** CHALLENGE **
Print, without altering anything, the lines from the one that holds "make_placket(wool)" to the one that holds "bpy.data.objects.remove(obj)", inclusive. No other lines belong in the output.
• • • • •
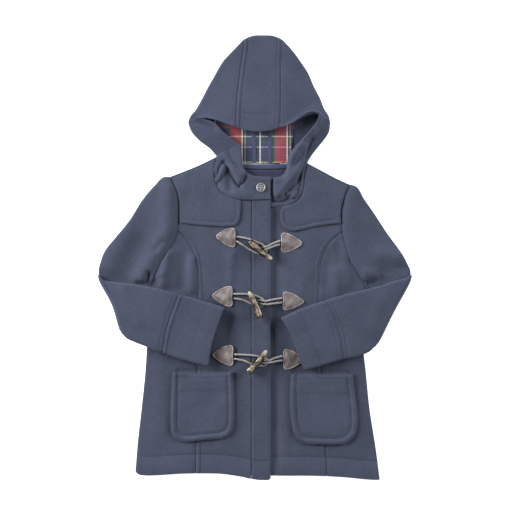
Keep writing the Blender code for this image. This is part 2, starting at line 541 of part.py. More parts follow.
def make_hood_side(name, side, laps, finish):
    """One side panel: down from the crown along the seam, out to its fold, and back under to the nape.

    Each row runs from the open edge or seam to the fold in the outline. From the neck down there is
    no layer under it, and the row ends at the neckline.
    """
    counts = [TOP_ROWS, CORNER_ROWS, CHEEK_ROWS, NECK_ROWS] + ([LAP_ROWS] if side["hood_lap"] else [])
    ends = np.r_[0, np.cumsum(counts)]
    s = np.concatenate([np.linspace(a, b, n, endpoint=False) for a, b, n in zip(ends[:-1], ends[1:], counts)] + [[ends[-1]]])
    s, folds = s / ends[-1], ends[3] + 1
    shares = np.array(counts) / ends[-1]
    inner_shares = [*shares[:3], shares[3:].sum()]
    inner = line(side["hood_seam"], side["hood_rim"], side["hood_front"], side["hood_throat"], shares=inner_shares)(s)
    runs = [side["hood_outline"], side["hood_corner"], side["hood_cheek"], side["neckline"]]
    outer = line(*runs, *([side["hood_lap"]] if side["hood_lap"] else []), shares=shares)(s)
    marks = ends[:5] / ends[-1]
    edge, fold = side["hood_edge"], side["hood_fold"]
    radius = np.interp(s, [0, marks[1], marks[2], (marks[2] + marks[3]) / 2, marks[3]],
                       [CROWN_RADIUS, fold["outline"], fold["corner"], fold["cheek"], NECK_RADIUS])
    inner_height = np.interp(s, [marks[1], marks[2], marks[3], (marks[3] + 1) / 2, 1],
                             [edge["rim"], edge["corner"], edge["front"], edge["throat"], edge["throat"]])
    inner_height = np.where(s < marks[1], hood_top(inner[:, 1]), inner_height)
    way = outer - inner
    way /= np.linalg.norm(way, axis=-1, keepdims=True)
    in_fold = (np.arange(len(s)) < folds)
    foot = outer - way * np.where(in_fold, radius + WOOL / 2, 0.45)[:, None]
    foot_height = np.where(in_fold, BACK_MID + 2 * radius, front_height(outer, laps))
    u = np.linspace(0, 1, 6)
    plan = inner[:, None] * (1 - u)[None, :, None] + foot[:, None] * u[None, :, None]
    drop = rise(u) * 0.4 + u * 0.6
    height = inner_height[:, None] * (1 - drop) + foot_height[:, None] * drop
    top = deep(plan, height)
    rim = top.copy()
    rim[: TOP_ROWS + 1] = trim(rim[: TOP_ROWS + 1], first_column=SEAM_GAP)
    columns = [rim[:folds]]
    for angle in np.radians([45, 90, 135, 180]):
        centre = foot[:folds] + way[:folds] * (radius[:folds] * math.sin(angle))[:, None]
        column = deep(centre, BACK_MID + radius[:folds] * (1 + math.cos(angle)))
        columns.append(column[:, None])
    under_at = s[:folds] / s[folds - 1]
    nape = line(side["hood_nape_seam"])(under_at)
    for share in (0.35, 0.7, 1.0):
        column = deep(foot[:folds] * (1 - share) + nape * share, np.full(folds, BACK_MID))
        columns.append(column[:, None])
    whole = trim(np.concatenate(columns, axis=1), last_column=SEAM_GAP)
    whole[-1, 6:, 1] += 0.8
    whole[0, :, 0] += math.copysign(0.4, outer[1, 0] - outer[0, 0])
    cloth(name, [whole, rim[folds - 1:]], WOOL, finish)


def make_flat(name, lower, upper, mid, thickness, finish, across=7, up=3):
    """A flat inner layer between a lower and an upper line."""
    u, v = np.meshgrid(np.linspace(0, 1, across), np.linspace(0, 1, up))
    low, high = line(lower)(u), line(upper)(u)
    plan = low * (1 - v)[..., None] + high * v[..., None]
    cloth(name, [deep(plan, np.full(plan.shape[:2], mid))], thickness, finish)


# Fastenings ---------------------------------------------------------------------------------------
def make_patch(name, base, laps, finish):
    """A leather triangle with a blunt tip: x of its base, y of the base's middle, its height, and the tip."""
    x, y, tall, tip = base
    u, v = np.meshgrid(np.array([0, 0.3, 0.6, 0.85, 1.0]), np.linspace(-1, 1, 5))
    half = tall / 2 * (1 - u) + 2.5 * u
    plan = np.stack([x + (tip[0] - x) * u, y + (tip[1] - y) * u + half * v], axis=-1)
    above = WOOL / 2 + LAY_GAP + LEATHER / 2
    cloth(name, [deep(plan, front_height(plan, laps) + above)], LEATHER, finish)


def cord_floor(plan, laps):
    """Height of a cord's middle where it lies on the front."""
    return front_height(plan, laps) + WOOL / 2 + 0.4 + CORD / 2


def make_closure(number, closure, leathers, cords, horns):
    make_patch(f"patch_right_{number}", closure["right"], True, leathers)
    make_patch(f"patch_left_{number}", closure["left"], False, leathers)
    loop = np.array(closure["loop"], float)
    cord(f"loop_{number}", deep(loop, cord_floor(loop, True)), cords, 26)
    hold = np.array(closure["hold"], float)
    lap_top = FRONT_MID + LAP_RISE + WOOL / 2
    tip, low = hold[:, 0].min(), lap_top + 0.4 + CORD / 2
    over = low + CORD + 0.4  # above the loop where it crosses it
    start = hold[0, 0]
    route = smooth(hold)
    height = np.interp(route[:, 0], [tip, tip + 2.5, tip + 8, 26, 32, start - 3],
                       [low, low, over, over, low + 0.4, cord_floor(hold[0], False) + 0.2])
    cord(f"hold_{number}", deep(route, height), cords, 22)
    half = TOGGLE_LONG / 2
    profile = [(0, half), (2.4, half - 0.4), (4.0, half - 2.0), (TOGGLE_RADIUS, half - 6), (TOGGLE_RADIUS, 9),
               (TOGGLE_WAIST, 3.5), (TOGGLE_WAIST, -3.5), (TOGGLE_RADIUS, -9), (TOGGLE_RADIUS, 6 - half),
               (4.0, 2.0 - half), (2.4, 0.4 - half), (0, -half)]
    obj = turned(f"toggle_{number}", profile, horns, 12)
    axis_height = lap_top + 0.4 + CORD + 0.4 + TOGGLE_RADIUS
    obj.rotation_euler = (0, math.radians(90), math.radians(closure["turn"]))
    obj.location = (closure["toggle"][0] * MM, closure["toggle"][1] * MM, axis_height * MM)


def make_snap(finish):
    base = FRONT_MID + LAP_RISE + WOOL / 2 + 0.6
    r, h = SNAP_RADIUS, SNAP_HIGH
    profile = [(0, h - 0.6), (3.2, h - 0.6), (4.0, h - 1.2), (5.0, h - 1.2), (5.8, h - 0.1), (6.8, h), (7.7, h - 0.6), (r, h - 1.6),
               (r, 0.4), (r - 0.4, 0), (0, 0)]
    obj = turned("snap", profile, finish, 24)
    obj.location = (SNAP_AT[0] * MM, SNAP_AT[1] * MM, base * MM)


# Run ----------------------------------------------------------------------------------------------
for old in list(bpy.data.objects):
    bpy.data.objects.remove(old)
coat = bpy.data.collections.new("duffle coat")
bpy.context.scene.collection.children.link(coat)

wool = material("navy wool melton", NAVY, 0.95)
facing = material("dark neck facing", NAVY_DARK, 0.9)
plaid = material("plaid lining", PLAID_RED, 0.9)
leather = material("brown leather", LEATHER_BROWN, 0.6)
cord_brown = material("braided brown cord", CORD_BROWN, 0.8)
horn = material("dark horn", HORN, 0.35)
metal = material("pale metal", METAL, 0.3, 1.0)

make_back(wool)
for which, side, laps in (("right", RIGHT, True), ("left", LEFT, False)):
    make_front(f"front_{which}", side, laps, wool)
    make_side(f"side_front_{which}", side, laps, wool)
    make_yoke(f"yoke_{which}", side, laps, wool)
    make_pocket(f"pocket_{which}", side, laps, wool)
    make_sleeve(f"sleeve_{which}", side, laps, wool)
    make_cuff(f"cuff_{which}", side, wool)
    make_hood_side(f"hood_side_{which}", side, laps, wool)
make_placket(wool)
make_hood_center(wool)
make_flat("hood_lining", LINING_EDGES["lower"], LINING_EDGES["upper"], LINING_MID, LINING, plaid)
make_flat("neck_strip", NECK_STRIP["lower"], NECK_STRIP["upper"], LINING_MID, LINING, wool)
make_flat("back_neck_facing", FACING["lower"], FACING["upper"], LINING_MID, LINING, facing)
for number, closure in enumerate(CLOSURES, 1):
    make_closure(number, closure, leather, cord_brown, horn)
make_snap(metal)
for obj in coat.objects:
    obj.location.x -= CENTRE[0] * MM
    obj.location.y -= CENTRE[1] * MM
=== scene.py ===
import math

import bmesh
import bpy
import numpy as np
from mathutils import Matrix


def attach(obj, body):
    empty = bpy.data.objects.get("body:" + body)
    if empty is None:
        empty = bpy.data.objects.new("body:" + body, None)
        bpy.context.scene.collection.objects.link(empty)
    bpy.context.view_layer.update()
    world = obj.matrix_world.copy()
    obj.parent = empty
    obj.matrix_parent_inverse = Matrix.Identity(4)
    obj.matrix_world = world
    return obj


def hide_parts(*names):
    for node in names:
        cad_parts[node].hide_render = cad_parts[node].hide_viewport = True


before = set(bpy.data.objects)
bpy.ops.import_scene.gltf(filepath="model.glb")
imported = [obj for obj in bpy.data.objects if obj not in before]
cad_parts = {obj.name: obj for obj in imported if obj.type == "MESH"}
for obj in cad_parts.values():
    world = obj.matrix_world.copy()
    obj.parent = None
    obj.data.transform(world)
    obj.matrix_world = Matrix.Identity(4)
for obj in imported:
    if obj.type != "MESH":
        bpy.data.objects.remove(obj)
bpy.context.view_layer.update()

# %% [markdown]
# # A child's duffle coat, laid flat
# The coat lies on its back with both sleeves folded in across the front. It is cut from melton, a
# wool cloth that is felted until its weave disappears, so it bends in wide, soft curves and every
# cut edge stays thick. The frame loaded above holds the plain solids of each sewn piece. This script
# dresses them: each piece is worked out again as a finer surface in the same place, gets the
# dents of its stitching and its soft folds, and then a finish.
#
# Sizes are in millimetres until a mesh is made. The wearer's right is on the -X side.

MM = 0.001
CENTRE = np.array([0.4, 0.2, 0.0])  # the middle of the coat as drawn, which is the frame's origin
# Thickness of each cloth, then the gaps: at a seam, between laid layers, and the air inside the coat
WOOL, YOKE, LINING, LEATHER = 3.0, 2.0, 1.0, 1.8
SEAM_GAP, LAY_GAP, HOLLOW = 0.3, 0.5, 3.0
# Heights of the middle of the cloth: of the back, of the front, and of the front at a closed edge
BACK_MID = WOOL / 2
FRONT_MID = BACK_MID + WOOL + HOLLOW
EDGE_MID = BACK_MID + WOOL + LAY_GAP
ON_BACK = WOOL * 1.5  # the lowest that the middle of a layer on top of the back can lie
EDGE_REACH, ROLL = 32.0, 1.9  # from how far in the front comes down, and the radius that it turns down by
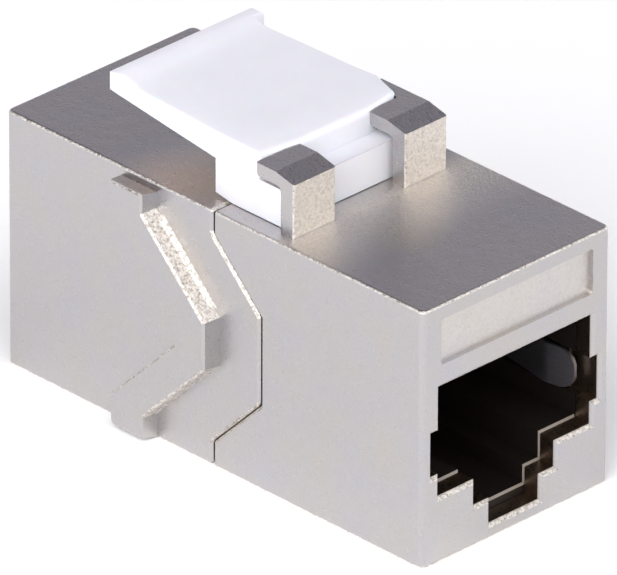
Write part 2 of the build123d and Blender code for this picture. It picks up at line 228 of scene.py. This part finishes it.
• • • • •
** CORRECT ANSWER **
make_placket(wool)
make_hood_center(wool)
make_flat("hood_lining", LINING_EDGES["lower"], LINING_EDGES["upper"], LINING_MID, LINING, plaid)
make_flat("neck_strip", NECK_STRIP["lower"], NECK_STRIP["upper"], LINING_MID, LINING, wool)
make_flat("back_neck_facing", FACING["lower"], FACING["upper"], LINING_MID, LINING, facing)
for number, closure in enumerate(CLOSURES, 1):
    make_closure(number, closure, leather, cord_brown, horn)
make_snap(metal)
for obj in coat.objects:
    obj.location.x -= CENTRE[0] * MM
    obj.location.y -= CENTRE[1] * MM
=== scene.py ===
import math

import bmesh
import bpy
import numpy as np
from mathutils import Matrix


def attach(obj, body):
    empty = bpy.data.objects.get("body:" + body)
    if empty is None:
        empty = bpy.data.objects.new("body:" + body, None)
        bpy.context.scene.collection.objects.link(empty)
    bpy.context.view_layer.update()
    world = obj.matrix_world.copy()
    obj.parent = empty
    obj.matrix_parent_inverse = Matrix.Identity(4)
    obj.matrix_world = world
    return obj


def hide_parts(*names):
    for node in names:
        cad_parts[node].hide_render = cad_parts[node].hide_viewport = True


before = set(bpy.data.objects)
bpy.ops.import_scene.gltf(filepath="model.glb")
imported = [obj for obj in bpy.data.objects if obj not in before]
cad_parts = {obj.name: obj for obj in imported if obj.type == "MESH"}
for obj in cad_parts.values():
    world = obj.matrix_world.copy()
    obj.parent = None
    obj.data.transform(world)
    obj.matrix_world = Matrix.Identity(4)
for obj in imported:
    if obj.type != "MESH":
        bpy.data.objects.remove(obj)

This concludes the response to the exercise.